The only defensible case is when you think the book’s correlation adjustment is wrong in your favor. That can happen in niche props, slow moving player markets, or games where injury news changes usage faster than the same game engine recalculates. But that is a real edge case, not a default feature of the format.

When a parlay is actually defensible

Most parlays are entertainment bets pretending to be value bets. A few are defensible.

One case is stake sizing. If you want a small sweat with capped downside, a tiny parlay stake can make sense. Risk $5 or $10, understand the true hit rate, and treat it like a high variance shot rather than a smart bankroll building tool. The mistake is turning that into a main strategy.

The better case is when you think you have genuine edge on multiple legs and the prices are still live. If you make your own numbers and you beat the close on each leg, a parlay can be rational. The compounding works for you only after you have already beaten the market on the inputs. Without that, you are just multiplying sportsbook prices.

The best version of that is a correlated angle the book has not fully captured. For example, if weather, pace, or a matchup detail ties two outcomes together more tightly than the book’s same game model suggests, the parlay can be worth more than the payout implies. That is rare, and it requires actual reasoning, not “these feel related.” If you want examples of that logic in the wild, the sharper stuff lives in parlay ideas with reasoning, not in random social screenshots.

What most bettors get wrong about parlay odds

The common mistake is treating parlay payout as if it measures confidence. It does not. It measures how many things have to go right, after the book has already taken a cut.

Another mistake is assuming more legs means more value because the headline odds balloon. A three leg ticket at +600 can be a worse bet than a straight wager at +140 if the straight price is mispriced and the parlay is just stacked vig. Price matters more than spectacle.

The smarter way to think about parlays is simple. Start with the single legs. Ask whether each one is worth betting on its own. Ask whether any dependence between legs helps you or helps the book. Ask what fair odds should look like if you stripped out the hold. If those answers are fuzzy, the parlay is probably just a prettier bad bet. The rest of the sports betting guides matter more than the slip builder because they train you to spot that before you donate.

Common questions

Are parlays ever better than straight bets?

Yes, but only when the component bets are already good and the combined price still underrates your true chance of winning.

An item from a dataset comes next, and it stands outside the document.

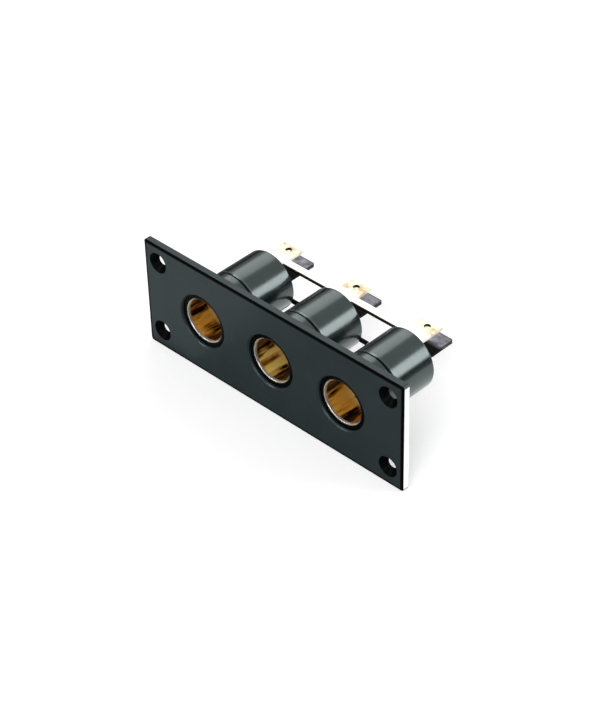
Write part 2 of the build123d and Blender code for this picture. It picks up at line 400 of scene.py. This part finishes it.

That usually means either you have real edge on every leg or you found a correlated angle the book priced badly. For most bettors, straight bets are cleaner because the pricing error you need to overcome is smaller.

Why do sportsbooks push same game parlays so hard?

Because they are great product and great margin. They keep bettors on one screen, one game, one narrative. They also let the book control correlation pricing in a way most bettors do not audit. That mix of convenience, entertainment, and opaque hold is exactly why the feature is everywhere.

What is a realistic hit rate on a four leg parlay?

If the legs are all true 50.0% shots, about 6.25%. If the legs are tougher than that, the number drops quickly. That is the point most bettors miss. A four leg parlay is not “a few good reads combined.” It is a bet that usually loses, by design.